Maybe they should. Not from the perspective of the players getting away with it but rather why officiating seems to be inconsistent. There’s a lot more at stake if an official is conspiring to influence the outcome of a game. There’s a lot of money changing hands in Vegas and even more being wagered illegally. I could see Congress wanting to know if the fix is in for certain contests, but delving into a coach trying to gain an edge over his competition seems petty. When you think about the results produced, probing the steroid issue isn’t exactly worthwhile either. These things should be delegated.

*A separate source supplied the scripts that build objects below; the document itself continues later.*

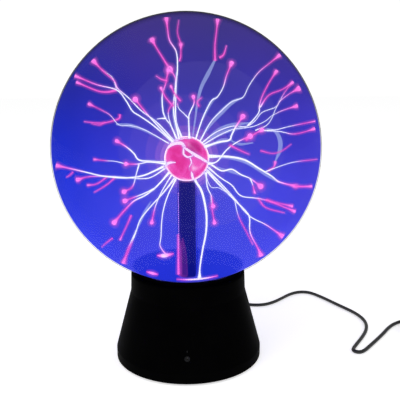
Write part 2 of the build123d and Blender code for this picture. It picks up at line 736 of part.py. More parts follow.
with BuildPart() as switch_body:
    with BuildSketch(REAR.offset(-SWITCH_BODY[2])):
        with Locations((-SWITCH_X, PANEL_Z)):
            Rectangle(SWITCH_BODY[0], SWITCH_BODY[1])
    extrude(amount=SWITCH_BODY[2])
    with BuildSketch(REAR):
        with Locations((-SWITCH_X, PANEL_Z)):
            RectangleRounded(SWITCH_BEZEL[0], SWITCH_BEZEL[1], BEZEL_CORNER)
    extrude(amount=SWITCH_BEZEL[2])
    chamfer(switch_body.edges().group_by(Axis.Y)[-1], BEZEL_EDGE)
    with BuildSketch(REAR.offset(-SWITCH_WELL)):
        with Locations((-SWITCH_X, PANEL_Z)):
            Rectangle(*SWITCH_WINDOW)
    extrude(amount=SWITCH_WELL + SWITCH_BEZEL[2], mode=Mode.SUBTRACT)
    with Locations((SWITCH_X, PANEL_Y - ROCKER_SINK, PANEL_Z)):
        Cylinder(TRUNNION_R + FIT, SWITCH_BODY[1], mode=Mode.SUBTRACT)
save("switch_body", switch_body.part)

TERMINAL_Y = PANEL_Y - SWITCH_BODY[2] - TERMINAL_SIZE[2]

with BuildPart(REAR.offset(-SWITCH_BODY[2])) as switch_terminals:
    with Locations((-SWITCH_X, PANEL_Z)):
        with GridLocations(TERMINAL_PITCH, 0, 3, 1):
            Box(*TERMINAL_SIZE, align=HANGING)
save("switch_terminals", switch_terminals.part)

ROCKER_END_X = ROCKER_R * cos(radians(ROCKER_TILT))
ROCKER_END_UP = ROCKER_R * sin(radians(ROCKER_TILT))

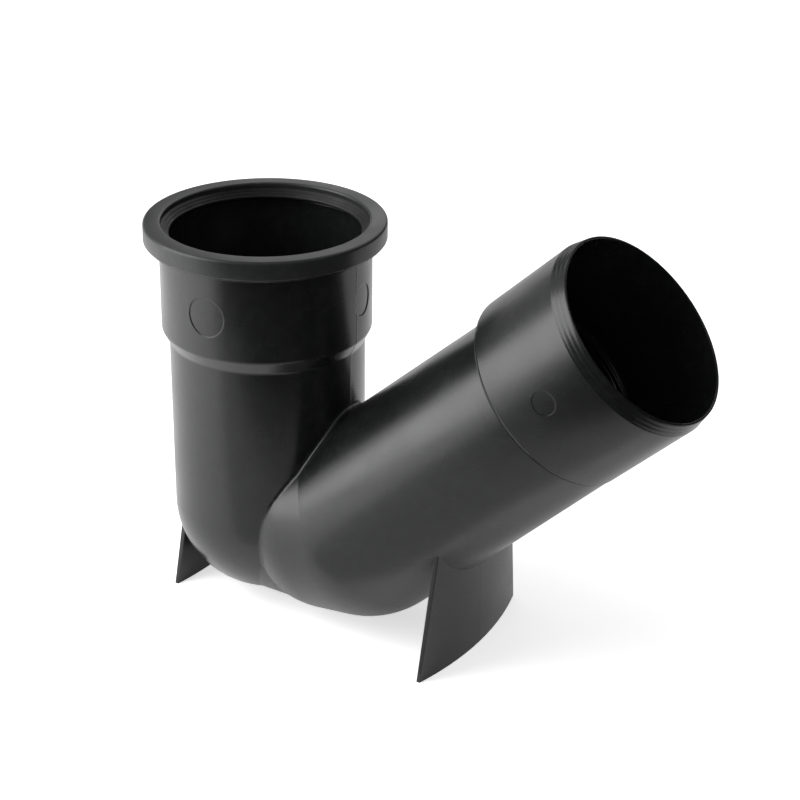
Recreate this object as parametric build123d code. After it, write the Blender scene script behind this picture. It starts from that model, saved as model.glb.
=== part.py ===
from build123d import *
from build123d.topology import SkipClean

import math
import os
from dataclasses import dataclass

# Driving dimensions, in millimetres and degrees.
# The inlet's axis is Z and the outlet leaves towards +X. Heights start at the seal lip's bore.

# Walls of the moulding
leg_wall = 3.2

# Seal lip, which grips the pipe pushed into the inlet: its mouth and root are wider than the socket's bore
lip_reach = 4.3
lip_land = 2.0
lip_slope_drop = 3.5
lip_mouth_gap = 1.0
seal_root_gap = 2.1

# Retaining cap over the seal
cap_height = 10.5
cap_plate = 3.0
cap_skirt = 1.3
cap_edge_chamfer = 0.9
cap_mouth_chamfer = 0.6
cap_clearance = 0.1
snap_height = 1.2
snap_depth = 0.5
seal_clearance = 0.2

# Socket for a 110 pipe
socket_r = 55.3
socket_wall = 2.5
socket_length = 51.8
socket_lead_in = 0.8
seal_height = 5.7
flange_height = 2.8
flange_width = 6.8
shoulder_height = 7.5
shoulder_round = 3.0

# Bend: depth of its lowest point below the rim's top, then each rounded end's distance from the inlet's
# axis, radius and lift above that lowest point
bend_depth = 221.6
inlet_leg_r = 53.8
inlet_ball_lift = 1.4
heel_x = 45.8
heel_r = 52.3
toe_x = 66.1
toe_r = 55.1
toe_lift = 2.4
bridge_r = 46.0
bridge_rise = 0.3
crease_round = 2.5

# Outlet spigot, which takes the next pipe's socket, and the leg that rises to it
outlet_angle = 43.1
mouth_x = 223.5
mouth_depth = 14.7
spigot_r = 55.0
spigot_length = 64.2
spigot_chamfer_length = 8.0
spigot_chamfer = 2.0
spigot_edge_chamfer = 0.4
outlet_leg_r = 51.8
outlet_leg_drop = 2.8

# Feet: curved plates across the gully, level with each other
foot_drop = 0.4
foot_bow_r = 200.0
foot_bottom_thickness = 2.0
foot_top_thickness = 3.0
front_foot_x = 137.6
front_foot_half_width = 53.8
front_foot_lean = 10.0
back_foot_x = -38.3
back_foot_half_width = 35.9
back_foot_lean = 12.6

# Round marks left by the moulding tool: raised on the socket, sunk in the spigot
mark_height = 0.4
mark_depth = 37.5
front_mark_turn = -90.0
front_mark_r = 11.0
side_mark_turn = 7.0
side_mark_r = 8.8
spigot_mark_r = 6.5
spigot_mark_back = 36.0

# Room that a cut runs past a face, and the distance under which two surfaces meet
cut_margin = 1.0
touch_tolerance = 0.0001

# Sizes that follow from the ones above
lip_top = lip_land / 2
rim_top = lip_top + lip_slope_drop + cap_plate
seal_bottom = rim_top - cap_plate - seal_height
skirt_bottom = rim_top - cap_height
snap_z = (seal_bottom + skirt_bottom) / 2
flange_bottom = seal_bottom - flange_height
lip_mouth_r = socket_r + lip_mouth_gap
lip_r = lip_mouth_r - lip_reach
seal_root_r = socket_r + seal_root_gap
barrel_r = socket_r + socket_wall
flange_r = barrel_r + flange_width
skirt_r = flange_r + cap_clearance
cap_r = skirt_r + cap_skirt
barrel_bottom = seal_bottom - socket_length
shoulder_bottom = barrel_bottom - shoulder_height
bend_z = rim_top - bend_depth
base_z = bend_z - foot_drop


@dataclass(frozen=True)
class Ball:
    """A rounded end of the bend, centred in the plane of both axes."""

    x: float
    z: float
    r: float

    def inset(self, wall):
        """Same centre, smaller by one wall."""
        return Ball(self.x, self.z, self.r - wall)


outlet_direction = Vector(math.cos(math.radians(outlet_angle)), 0, math.sin(math.radians(outlet_angle)))
outlet_downward = Vector(outlet_direction.Z, 0, -outlet_direction.X)
mouth_centre = Vector(mouth_x, 0, rim_top - mouth_depth)
seam_centre = mouth_centre - outlet_direction * spigot_length
leg_end_centre = seam_centre + outlet_downward * outlet_leg_drop

inlet_ball = Ball(0, bend_z + inlet_ball_lift + inlet_leg_r, inlet_leg_r)
heel_ball = Ball(heel_x, bend_z + heel_r, heel_r)
toe_ball = Ball(toe_x, bend_z + toe_lift + toe_r, toe_r)
leg_end_ball = Ball(leg_end_centre.X, leg_end_centre.Z, outlet_leg_r)

# Each foot ends inside the form that it carries: the outlet leg at its axis, the inlet ball at its centre
leg_steepness = (leg_end_ball.z - toe_ball.z) / (leg_end_ball.x - toe_ball.x)
front_foot_top = toe_ball.z + leg_steepness * (front_foot_x - toe_ball.x)
back_foot_top = inlet_ball.z


# The moulding is the same on both sides of the plane of its two axes, so the half towards +Y is built
# from half turns and then mirrored. Outlines about Z stand on the plane's +X side.
half_turn = 180
full_turn = 360


def turned(outline, turn):
    """Ring about Z, or the half of it towards +Y, from a closed outline of (radius, height) points."""
    edge = Polyline(*outline, close=True)
    return revolve(Plane.XZ * make_face(edge), Axis.Z, revolution_arc=turn)


def inlet_form(outline, roundings, ball):
    """Half solid about Z whose outline ends at the widest circle of the ball below it."""
    side = FilletPolyline(*outline, (ball.r, ball.z), radius=roundings)
    floor = CenterArc((0, ball.z), ball.r, -90, 90)
    centre_line = Line((0, ball.z - ball.r), outline[0])
    return revolve(Plane.XZ * make_face([side, floor, centre_line]), Axis.Z, revolution_arc=half_turn)


def ball_run(start, end):
    """Half of two balls joined by the cone that touches both."""
    run = Vector(end.x - start.x, 0, end.z - start.z)
    taper = math.acos((start.r - end.r) / run.length)
    touch = Vector(math.cos(taper), math.sin(taper))
    turn = math.degrees(taper)
    start_round = CenterArc((0, 0), start.r, turn, 180 - turn)
    end_round = CenterArc((run.length, 0), end.r, 0, turn)
    flank = Line(touch * start.r, Vector(run.length, 0) + touch * end.r)
    centre_line = Line((-start.r, 0), (run.length + end.r, 0))
    solid = revolve(make_face([start_round, flank, end_round, centre_line]), Axis.X, revolution_arc=half_turn)
    return Plane(origin=(start.x, 0, start.z), x_dir=run, z_dir=(0, 1, 0)) * solid


def bridge(inset):
    """Low, narrower run that joins the two ends of the bend along the bottom."""
    ends = [
        Ball(ball.x, ball.z - ball.r + bridge_r + bridge_rise, bridge_r).inset(inset)
        for ball in (inlet_ball, heel_ball)
    ]
    return ball_run(*ends)


def rise(inset):
    """Outlet's end of the bend and the tapered leg that climbs to the spigot."""
    heel, toe, leg_end = (ball.inset(inset) for ball in (heel_ball, toe_ball, leg_end_ball))
    return ball_run(heel, toe) + ball_run(toe, leg_end)


def meeting_edges(joined, first, second):
    """Edges of a joined half solid where the surfaces of its two parts meet, off the mirror plane."""
    return [
        edge
        for edge in joined.edges()
        if (edge @ 0.5).Y > touch_tolerance
        and all(part.distance_to(edge @ 0.5) < touch_tolerance for part in (first, second))
    ]


def snap_points(radius):
    """Points of the small ridge that clips the cap over the flange, from the bottom up."""
    return [
        (radius, snap_z - snap_height / 2),
        (radius - snap_depth, snap_z),
        (radius, snap_z + snap_height / 2),
    ]


def along_outlet(solid, start):
    """Place a solid made about Z so that it stands on the outlet's axis."""
    return Plane(origin=start, x_dir=outlet_downward, z_dir=outlet_direction) * solid


def inlet_outside():
    """Flange, socket barrel, shoulder and inlet leg."""
    outline = [
        (0, seal_bottom),
        (flange_r, seal_bottom),
        *reversed(snap_points(flange_r)),
        (flange_r, flange_bottom),
        (barrel_r, flange_bottom),
        (barrel_r, barrel_bottom),
        (inlet_leg_r, shoulder_bottom),
    ]
    roundings = [0, 0, 0, 0, 0, 0, shoulder_round, shoulder_round]
    return inlet_form(outline, roundings, inlet_ball)


def inlet_inside():
    """Socket bore, pipe stop and the bore of the inlet leg."""
    ball = inlet_ball.inset(leg_wall)
    outline = [
        (0, seal_bottom + cut_margin),
        (socket_r + socket_lead_in + cut_margin, seal_bottom + cut_margin),
        (socket_r, seal_bottom - socket_lead_in),
        (socket_r, barrel_bottom),
        (ball.r, shoulder_bottom),
    ]
    return inlet_form(outline, [0, 0, 0, 0], ball)


def spigot_outside():
    """Plain end of the outlet, chamfered at its mouth."""
    outline = [
        (0, 0),
        (spigot_r - spigot_edge_chamfer, 0),
        (spigot_r, spigot_edge_chamfer),
        (spigot_r, spigot_length - spigot_chamfer_length),
        (spigot_r - spigot_chamfer, spigot_length),
        (0, spigot_length),
    ]
    return along_outlet(turned(outline, half_turn), seam_centre)


def spigot_inside():
    """Bore of the spigot, which starts one wall past the seam."""
    bore_r = spigot_r - leg_wall
    outline = [
        (0, leg_wall),
        (bore_r, leg_wall),
        (bore_r, spigot_length + cut_margin),
        (0, spigot_length + cut_margin),
    ]
    return along_outlet(turned(outline, half_turn), seam_centre)


def foot(crown_x, half_width, lean, top_z):
    """Half of a plate across the gully, bowed towards the outlet, thinner and wider towards the ground."""
    outline = [
        (foot_bow_r, base_z),
        (foot_bow_r, top_z),
        (foot_bow_r - foot_top_thickness, top_z),
        (foot_bow_r - foot_bottom_thickness, base_z),
    ]
    bow = turned(outline, half_turn)
    top_half_width = half_width - (top_z - base_z) * math.tan(math.radians(lean))
    front = Polyline(
        (0, base_z),
        (half_width, base_z),
        (top_half_width, top_z),
        (0, top_z),
        close=True,
    )
    bow_centre = crown_x - foot_bow_r
    silhouette = extrude(Plane.YZ.offset(bow_centre) * make_face(front), foot_bow_r)
    return Pos(bow_centre, 0, 0) * bow & silhouette


def skin_patch(low_r, high_r, patch_r, outward):
    """Round patch of the skin between two radii about Z, on the side that faces outward."""
    height = 4 * patch_r
    skin = Cylinder(high_r, height) - Cylinder(low_r, height)
    pin = Cylinder(patch_r, high_r + patch_r, align=(Align.CENTER, Align.CENTER, Align.MIN))
    return Plane(origin=(0, 0, 0), z_dir=outward) * pin & skin


def barrel_marks():
    """Thin round marks that stand out of the socket barrel."""
    marks = []
    for turn, patch_r in ((front_mark_turn, front_mark_r), (side_mark_turn, side_mark_r)):
        outward = (math.cos(math.radians(turn)), math.sin(math.radians(turn)), 0)
        patch = skin_patch(barrel_r - cut_margin, barrel_r + mark_height, patch_r, outward)
        marks.append(Pos(0, 0, rim_top - mark_depth) * patch)
    return marks


def spigot_mark():
    """Thin round recess in the spigot's side, where nothing may stand in the next socket's way."""
    patch = skin_patch(spigot_r - mark_height, spigot_r + cut_margin, spigot_mark_r, (0, -1, 0))
    return along_outlet(patch, mouth_centre - outlet_direction * spigot_mark_back)


def half_inside():
    """Half of everything that is hollow: socket, trap, outlet leg and spigot."""
    return inlet_inside() + rise(leg_wall) + bridge(leg_wall) + spigot_inside()


def half_body():
    """Half of the moulding, with the crease between the inlet and the rising outlet rounded."""
    inlet = inlet_outside()
    outlet = rise(0)
    outside = inlet + outlet
    outside = outside.fillet(crease_round, meeting_edges(outside, inlet, outlet))
    outside += bridge(0)
    outside += spigot_outside()
    outside += foot(front_foot_x, front_foot_half_width, front_foot_lean, front_foot_top)
    outside += foot(back_foot_x, back_foot_half_width, back_foot_lean, back_foot_top)
    return outside - half_inside()


def trap_body():
    """The whole moulding: socket, trap, outlet and feet in one solid, with its round marks.

    The faces of the two halves stay apart where they meet, which is the moulding's own parting line.
    """
    half = half_body()
    with SkipClean():
        body = half + mirror(half, Plane.XZ)
        for mark in barrel_marks():
            body += mark
        return body - spigot_mark()


def ring_seal():
    """Rubber ring between the flange and the cap, with a lip that slopes down to the pipe."""
    seal_top = rim_top - cap_plate
    slope = lip_slope_drop / (lip_mouth_r - lip_r)
    outline = [
        (lip_mouth_r, seal_top),
        (lip_r, lip_top),
        (lip_r, lip_top - lip_land),
        (seal_root_r, lip_top - lip_land + slope * (seal_root_r - lip_r)),
        (seal_root_r, seal_bottom),
        (flange_r - seal_clearance, seal_bottom),
        (flange_r - seal_clearance, seal_top),
    ]
    return turned(outline, full_turn)


def retaining_cap():
    """Ring that holds the seal down and clips over the body's flange."""
    plate_bottom = rim_top - cap_plate
    outline = [
        (lip_mouth_r, rim_top - cap_mouth_chamfer),
        (lip_mouth_r + cap_mouth_chamfer, rim_top),
        (cap_r - cap_edge_chamfer, rim_top),
        (cap_r, rim_top - cap_edge_chamfer),
        (cap_r, skirt_bottom),
        (skirt_r, skirt_bottom),
        *snap_points(skirt_r),
        (skirt_r, plate_bottom),
        (lip_mouth_r, plate_bottom),
    ]
    return turned(outline, full_turn)


os.makedirs("parts", exist_ok=True)
export_step(trap_body(), "parts/trap_body.step")
export_step(retaining_cap(), "parts/retaining_cap.step")
export_step(ring_seal(), "parts/ring_seal.step")
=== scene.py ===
"""Trapped drain gully: a black moulded fitting with a sealed inlet, a water trap and a rising outlet."""

import logging
import math
from dataclasses import dataclass, field
from enum import Enum
from typing import Any

import bpy
from mathutils import Matrix, Vector


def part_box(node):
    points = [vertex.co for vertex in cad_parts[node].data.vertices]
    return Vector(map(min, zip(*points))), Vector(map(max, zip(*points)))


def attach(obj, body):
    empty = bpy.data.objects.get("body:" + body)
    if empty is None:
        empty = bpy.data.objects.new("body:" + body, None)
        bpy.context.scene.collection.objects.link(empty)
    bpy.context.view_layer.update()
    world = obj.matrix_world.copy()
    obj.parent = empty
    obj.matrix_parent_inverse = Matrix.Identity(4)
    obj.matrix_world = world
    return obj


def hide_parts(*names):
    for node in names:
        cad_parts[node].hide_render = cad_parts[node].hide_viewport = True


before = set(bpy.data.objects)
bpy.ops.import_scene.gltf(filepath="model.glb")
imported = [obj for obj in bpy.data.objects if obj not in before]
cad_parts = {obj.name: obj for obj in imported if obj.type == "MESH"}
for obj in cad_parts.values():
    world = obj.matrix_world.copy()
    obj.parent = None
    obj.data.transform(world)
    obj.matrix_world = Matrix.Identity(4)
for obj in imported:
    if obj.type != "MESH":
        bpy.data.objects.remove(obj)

LOG = logging.getLogger("gully")
MM = 0.001
BODY = "root"
GULLY_MIDDLE = Vector((0.085, 0.0, -0.1))
WHITE = (1.0, 1.0, 1.0, 1.0)


class Slot(Enum):
    """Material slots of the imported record."""

    BODY = "body_plastic"
    CAP = "cap_plastic"
    SEAL = "seal_rubber"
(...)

What’s frustrating about all of this is that Congress seems to have the time, money and manpower to get to the bottom of private sector entertainment but we can’t seem to draw a bead on some of the scandals involving the Bush Administration. Oil prices are through the roof, the U.S. economy is circling the drain and our soldiers are fighting a war that was supposedly over four years ago but Congress can’t get us any straight answers on why. Instead, they’re going to talk to Roger Goodell and get to the bottom of Spygate once and for all. Are you kidding me?
There’s no clearer sign that our government is completely corrupted than this. How can anybody make sports a priority over everything else this country is coping with? It’s offensive that we have elected officials who feel that solving the problem of steroids in baseball or cheating in football is more important than, well, ANYTHING ELSE FACING CONGRESS. The ketchup viscosity studies the FDA wasted money on in the 1980s might have had more social relevance than Spygate. Why are we paying these guys?
It’s not enough to run them out of office. This dereliction of duty is nothing short of criminal. With our soldiers at war you could make a case that this is a form of treason. We elect these clowns to protect and defend us from enemies foreign and domestic, not to joust the windmills of professional sports.
You know, it’s enough to make a guy move out of the country…but what good would that do? Our government gets into everybody’s business. Too bad it never tends to its own.